How to Document This in the Timeline

In the timeline row notes, record: “Local timestamps appear ~+180s relative to cloud anchor events; corrected_utc computed by subtracting 180s; evidence: sign-in pairing A/B, upload pairing C/D.” Mark confidence as medium unless you have direct time service evidence showing the offset.

Handling Ambiguous or Missing Time Zone Information

When a Log Export Loses Offset Information

Some exports produce timestamps like “01/07/2026 09:12:30” without specifying time zone. In that case, treat the time zone as unknown until you can infer it. Store timestamp_raw exactly as given and set timestamp_raw_tz to “unknown.” Only populate timestamp_utc once you have a defensible assumption.

When Different Tools Render the Same Data Differently

It is common for one tool to display a timestamp in local time and another to display the same underlying value in UTC. To prevent confusion, record the tool name and its display settings when you export. If possible, export in a standardized format that includes offset (ISO 8601) or explicitly choose UTC in the export options.

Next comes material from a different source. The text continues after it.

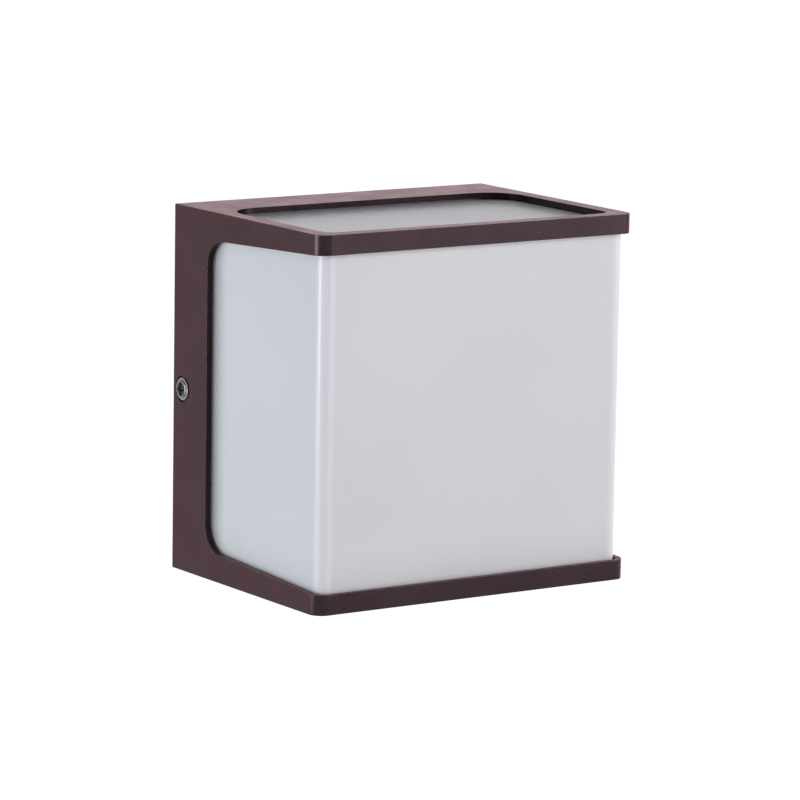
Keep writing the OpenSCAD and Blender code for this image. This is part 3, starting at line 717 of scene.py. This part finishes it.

Quality Controls for Timeline Reliability

Keep a “Time Assumptions” Ledger

Create a small section in your case notes (or a separate worksheet) listing each host and source with: assumed time zone, evidence supporting it, whether DST applies, and whether skew correction was applied. This prevents silent assumptions from creeping into your analysis.

Spot Checks and Sanity Tests

Perform quick sanity tests: do daily patterns make sense (work hours vs. midnight activity)? Do sequences align with known external events (ticket submissions, emails, meeting times)? If a timeline suggests impossible ordering (a response before a request), re-check time zones, DST, and record-vs-event semantics before assuming tampering.

Present Both Raw and Normalized Time in Reports

When you later present findings, show normalized UTC for readability and cross-system correlation, but include raw time and the original source context. This reduces disputes and makes your work reproducible if another examiner needs to validate the timeline.